The rule of thumb we advocate is simple: if you’re fully employed, aim for one to three months’ worth of living expenses. If you’re self-employed or freelance, three to six months is ideal, given the income volatility many entrepreneurs face. Yes, those numbers feel overwhelming. But starting small (even R100 a month) builds meaningful buffers over time.
Where you keep your emergency fund matters, too
One of the common mistakes we see is keeping emergency savings in the same account as daily spending money. This creates temptation to dip into the fund for non-emergencies. That’s why separation is crucial. Ideally, your emergency fund should sit in a low-risk, high-interest bearing account, such as a money market fund, where your savings can earn real returns but still be accessible when needed.

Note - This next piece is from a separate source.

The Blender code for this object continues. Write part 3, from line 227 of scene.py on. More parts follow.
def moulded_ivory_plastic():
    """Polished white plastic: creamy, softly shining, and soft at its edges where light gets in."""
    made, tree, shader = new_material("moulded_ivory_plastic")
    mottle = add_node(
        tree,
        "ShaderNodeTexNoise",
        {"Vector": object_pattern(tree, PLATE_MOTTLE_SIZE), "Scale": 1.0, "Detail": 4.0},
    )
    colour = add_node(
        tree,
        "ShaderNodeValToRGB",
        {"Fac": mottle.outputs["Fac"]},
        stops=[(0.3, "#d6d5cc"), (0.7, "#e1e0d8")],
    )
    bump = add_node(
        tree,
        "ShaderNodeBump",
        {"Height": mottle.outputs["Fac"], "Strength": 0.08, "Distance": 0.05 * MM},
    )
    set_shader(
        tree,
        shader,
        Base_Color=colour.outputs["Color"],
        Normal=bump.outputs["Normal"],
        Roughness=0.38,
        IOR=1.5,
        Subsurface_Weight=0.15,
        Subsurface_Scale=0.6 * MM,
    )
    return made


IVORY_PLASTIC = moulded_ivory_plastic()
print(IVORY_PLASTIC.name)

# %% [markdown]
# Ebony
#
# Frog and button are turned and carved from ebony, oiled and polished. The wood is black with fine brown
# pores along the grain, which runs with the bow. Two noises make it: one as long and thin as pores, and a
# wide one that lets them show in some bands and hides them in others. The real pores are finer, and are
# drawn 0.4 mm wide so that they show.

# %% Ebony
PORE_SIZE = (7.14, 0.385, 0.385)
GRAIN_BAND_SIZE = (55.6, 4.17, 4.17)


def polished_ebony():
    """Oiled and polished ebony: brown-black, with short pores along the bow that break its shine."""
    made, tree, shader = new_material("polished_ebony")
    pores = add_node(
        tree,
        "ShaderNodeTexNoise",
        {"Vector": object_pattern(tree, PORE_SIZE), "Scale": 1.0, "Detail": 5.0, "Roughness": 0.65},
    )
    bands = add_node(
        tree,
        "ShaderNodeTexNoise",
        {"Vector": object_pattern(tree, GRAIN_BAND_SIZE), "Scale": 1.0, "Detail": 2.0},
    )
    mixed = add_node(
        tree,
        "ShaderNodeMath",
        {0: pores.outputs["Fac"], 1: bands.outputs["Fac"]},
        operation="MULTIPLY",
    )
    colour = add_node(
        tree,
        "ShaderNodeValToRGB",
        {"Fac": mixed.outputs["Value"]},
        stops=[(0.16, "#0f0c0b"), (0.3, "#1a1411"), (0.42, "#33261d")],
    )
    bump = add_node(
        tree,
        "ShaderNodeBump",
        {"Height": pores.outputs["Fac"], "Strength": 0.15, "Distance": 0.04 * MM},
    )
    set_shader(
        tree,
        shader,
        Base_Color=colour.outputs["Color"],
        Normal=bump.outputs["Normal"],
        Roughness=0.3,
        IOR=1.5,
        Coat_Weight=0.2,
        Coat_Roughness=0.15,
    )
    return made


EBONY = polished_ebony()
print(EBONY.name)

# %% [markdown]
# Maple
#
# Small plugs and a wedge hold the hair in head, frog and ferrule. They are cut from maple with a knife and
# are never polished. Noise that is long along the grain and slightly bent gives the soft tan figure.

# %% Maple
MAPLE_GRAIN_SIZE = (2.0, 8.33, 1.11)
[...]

We’ve structured the Franc savings account specifically for this purpose, offering interest rates that are competitive with money market funds while keeping the money separate from daily transactional accounts.
It’s not just financial, but behavioural
What often gets lost in these conversations is that saving is far less about spreadsheets than it is about behaviour. Many of us know the so-called 50-30-20 rule: 50% goes to essential needs (rent, food, transport, utilities), 30% to discretionary spending (entertainment, dining out, hobbies), and 20% to savings or debt repayment. It’s a simple framework but not many people successfully apply it in practice.
That’s why we focus on building habits. Automating transfers or “paying yourself first” are simple hacks that improve consistency.
We’ve also found that accountability boosts success. Our Shared Goals feature, for example, allows friends, partners or family to save toward shared targets such as a wedding, holiday, or emergency fund. Everyone sees the progress and can nudge each other when contributions lag.
Gamification plays a role as well. We’ve developed several savings challenges that break intimidating savings targets into smaller, more achievable monthly increments. Whether adding R50 monthly or setting year-end targets, these challenges help rewire behaviour in a rewarding way.
The deeper problem: financial literacy gaps
Underpinning all of this is a simple but sobering reality: most South Africans have never been taught the basics of personal finance. According to data we collected in a Franc survey, financial literacy remains worryingly low across income groups and age bands. While policymakers talk about adding financial education to schools, it remains absent.
This is why we created Franc Academy, a free learning platform in our app to help our community grasp budgeting, saving, and investing.
Savings Month often feels like another reminder of how far behind we are. Don’t be paralysed by the size of the goal. Start with the first glass. Build your emergency fund. Automate your habits. The rest will follow.